## [Source excerpt]
__________________________________________________
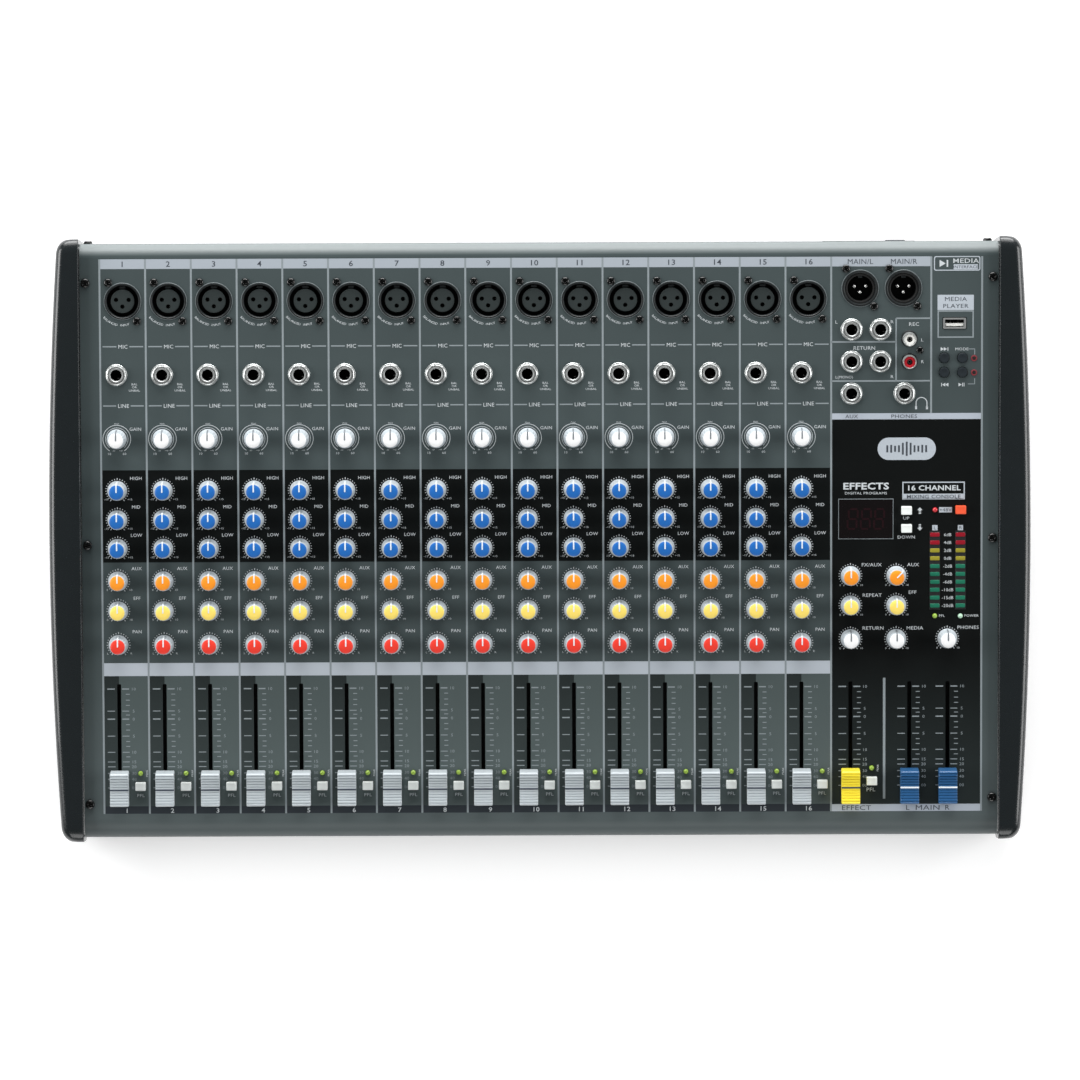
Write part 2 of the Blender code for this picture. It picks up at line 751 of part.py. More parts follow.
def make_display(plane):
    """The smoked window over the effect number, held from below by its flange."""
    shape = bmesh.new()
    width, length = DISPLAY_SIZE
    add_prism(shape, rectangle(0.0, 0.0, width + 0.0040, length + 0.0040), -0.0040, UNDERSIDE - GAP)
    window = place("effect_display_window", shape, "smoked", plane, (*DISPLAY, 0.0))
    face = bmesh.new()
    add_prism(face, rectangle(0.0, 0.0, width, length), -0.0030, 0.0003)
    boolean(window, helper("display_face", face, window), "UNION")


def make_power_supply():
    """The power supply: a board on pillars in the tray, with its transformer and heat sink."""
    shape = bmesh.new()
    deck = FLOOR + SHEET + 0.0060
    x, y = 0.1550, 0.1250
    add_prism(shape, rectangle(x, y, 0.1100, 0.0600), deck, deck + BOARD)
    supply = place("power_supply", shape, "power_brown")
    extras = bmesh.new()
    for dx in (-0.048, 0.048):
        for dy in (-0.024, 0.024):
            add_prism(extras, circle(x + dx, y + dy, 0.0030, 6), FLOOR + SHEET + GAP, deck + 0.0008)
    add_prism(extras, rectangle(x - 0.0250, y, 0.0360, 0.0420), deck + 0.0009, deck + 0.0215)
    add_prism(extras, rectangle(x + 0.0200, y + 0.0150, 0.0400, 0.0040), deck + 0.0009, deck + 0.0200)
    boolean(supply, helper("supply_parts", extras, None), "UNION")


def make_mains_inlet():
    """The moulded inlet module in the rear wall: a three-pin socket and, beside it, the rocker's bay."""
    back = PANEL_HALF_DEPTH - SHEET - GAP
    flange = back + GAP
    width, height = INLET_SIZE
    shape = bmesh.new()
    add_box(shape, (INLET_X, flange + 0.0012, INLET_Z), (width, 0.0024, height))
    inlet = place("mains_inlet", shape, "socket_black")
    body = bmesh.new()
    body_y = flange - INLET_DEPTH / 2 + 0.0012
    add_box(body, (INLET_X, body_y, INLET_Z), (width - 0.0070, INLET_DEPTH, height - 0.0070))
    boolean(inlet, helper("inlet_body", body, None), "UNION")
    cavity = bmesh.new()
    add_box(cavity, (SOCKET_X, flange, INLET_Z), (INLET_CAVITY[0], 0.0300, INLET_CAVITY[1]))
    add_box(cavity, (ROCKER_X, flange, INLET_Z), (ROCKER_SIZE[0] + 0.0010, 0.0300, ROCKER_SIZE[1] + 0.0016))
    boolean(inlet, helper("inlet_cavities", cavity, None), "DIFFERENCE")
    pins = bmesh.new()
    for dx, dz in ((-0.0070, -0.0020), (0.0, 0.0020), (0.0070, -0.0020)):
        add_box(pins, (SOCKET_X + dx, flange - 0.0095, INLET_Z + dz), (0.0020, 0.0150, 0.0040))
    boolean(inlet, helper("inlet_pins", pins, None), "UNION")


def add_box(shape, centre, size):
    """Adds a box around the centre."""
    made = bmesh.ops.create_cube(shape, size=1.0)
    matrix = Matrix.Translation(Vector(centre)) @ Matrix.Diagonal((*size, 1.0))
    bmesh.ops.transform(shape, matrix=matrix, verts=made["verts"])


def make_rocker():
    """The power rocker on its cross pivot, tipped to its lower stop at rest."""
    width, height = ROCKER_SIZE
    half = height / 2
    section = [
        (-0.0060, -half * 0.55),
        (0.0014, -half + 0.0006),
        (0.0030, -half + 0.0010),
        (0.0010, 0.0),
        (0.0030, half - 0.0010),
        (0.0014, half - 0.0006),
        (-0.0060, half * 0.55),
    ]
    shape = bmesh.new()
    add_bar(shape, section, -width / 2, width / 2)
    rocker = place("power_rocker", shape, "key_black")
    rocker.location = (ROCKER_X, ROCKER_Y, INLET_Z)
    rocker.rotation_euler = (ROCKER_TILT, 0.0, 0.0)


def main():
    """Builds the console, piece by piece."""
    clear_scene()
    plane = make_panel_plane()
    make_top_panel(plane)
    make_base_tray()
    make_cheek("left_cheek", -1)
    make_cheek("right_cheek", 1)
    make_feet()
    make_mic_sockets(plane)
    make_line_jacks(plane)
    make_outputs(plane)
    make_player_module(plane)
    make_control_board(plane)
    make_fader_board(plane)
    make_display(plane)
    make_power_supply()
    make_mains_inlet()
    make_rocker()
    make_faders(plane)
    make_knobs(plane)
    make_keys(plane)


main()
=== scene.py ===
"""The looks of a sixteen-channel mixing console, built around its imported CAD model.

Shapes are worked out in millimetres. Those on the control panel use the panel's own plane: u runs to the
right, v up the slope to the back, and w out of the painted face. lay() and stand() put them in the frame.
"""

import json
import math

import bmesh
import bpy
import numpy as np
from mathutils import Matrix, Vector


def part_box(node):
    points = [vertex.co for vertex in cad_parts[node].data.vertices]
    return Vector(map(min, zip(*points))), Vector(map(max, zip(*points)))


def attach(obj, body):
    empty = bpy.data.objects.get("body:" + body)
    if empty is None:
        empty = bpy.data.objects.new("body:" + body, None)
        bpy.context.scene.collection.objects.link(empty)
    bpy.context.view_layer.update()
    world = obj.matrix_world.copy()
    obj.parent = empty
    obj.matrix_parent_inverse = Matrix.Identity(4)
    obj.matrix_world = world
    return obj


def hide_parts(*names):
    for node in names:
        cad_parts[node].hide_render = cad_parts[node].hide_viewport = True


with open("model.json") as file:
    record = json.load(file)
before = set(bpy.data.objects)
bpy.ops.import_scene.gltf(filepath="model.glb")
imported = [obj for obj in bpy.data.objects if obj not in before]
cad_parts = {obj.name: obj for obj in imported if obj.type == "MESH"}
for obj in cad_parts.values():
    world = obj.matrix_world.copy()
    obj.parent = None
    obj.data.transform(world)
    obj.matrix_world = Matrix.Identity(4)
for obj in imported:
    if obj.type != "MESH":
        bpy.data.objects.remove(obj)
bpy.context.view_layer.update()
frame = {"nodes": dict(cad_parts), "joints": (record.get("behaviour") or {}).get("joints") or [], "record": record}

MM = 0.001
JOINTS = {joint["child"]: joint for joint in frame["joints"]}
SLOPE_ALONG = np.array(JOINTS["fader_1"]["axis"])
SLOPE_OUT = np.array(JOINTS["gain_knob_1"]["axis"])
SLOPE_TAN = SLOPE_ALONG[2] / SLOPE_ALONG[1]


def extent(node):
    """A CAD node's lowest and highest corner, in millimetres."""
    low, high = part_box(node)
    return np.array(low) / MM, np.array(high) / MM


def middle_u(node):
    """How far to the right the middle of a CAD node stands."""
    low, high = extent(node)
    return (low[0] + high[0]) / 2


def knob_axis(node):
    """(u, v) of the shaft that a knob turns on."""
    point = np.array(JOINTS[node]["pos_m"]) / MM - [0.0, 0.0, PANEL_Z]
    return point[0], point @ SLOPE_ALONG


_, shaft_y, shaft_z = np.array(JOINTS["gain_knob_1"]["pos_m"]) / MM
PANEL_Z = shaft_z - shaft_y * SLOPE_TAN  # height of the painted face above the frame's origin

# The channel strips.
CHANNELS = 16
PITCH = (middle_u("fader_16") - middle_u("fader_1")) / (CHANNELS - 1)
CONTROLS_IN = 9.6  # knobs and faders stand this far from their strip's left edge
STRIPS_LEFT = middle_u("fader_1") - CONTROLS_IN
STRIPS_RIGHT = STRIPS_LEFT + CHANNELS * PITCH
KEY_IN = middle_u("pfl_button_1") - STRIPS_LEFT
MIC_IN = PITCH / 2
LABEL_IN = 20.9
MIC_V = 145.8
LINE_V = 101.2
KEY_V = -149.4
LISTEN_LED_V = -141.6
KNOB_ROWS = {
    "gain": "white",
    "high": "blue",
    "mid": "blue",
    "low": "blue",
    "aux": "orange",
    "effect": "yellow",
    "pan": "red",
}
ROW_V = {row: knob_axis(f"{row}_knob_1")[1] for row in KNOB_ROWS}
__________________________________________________
## [Stated exercise]
Exactly as written, quote the lines from the one that has "zip(*points))), Vector(map(max, zip(*points)))" down to the one that has "obj.matrix_parent_inverse = Matrix.Identity(4)", and include both.

## [Correct answer]
    return Vector(map(min, zip(*points))), Vector(map(max, zip(*points)))


def attach(obj, body):
    empty = bpy.data.objects.get("body:" + body)
    if empty is None:
        empty = bpy.data.objects.new("body:" + body, None)
        bpy.context.scene.collection.objects.link(empty)
    bpy.context.view_layer.update()
    world = obj.matrix_world.copy()
    obj.parent = empty
    obj.matrix_parent_inverse = Matrix.Identity(4)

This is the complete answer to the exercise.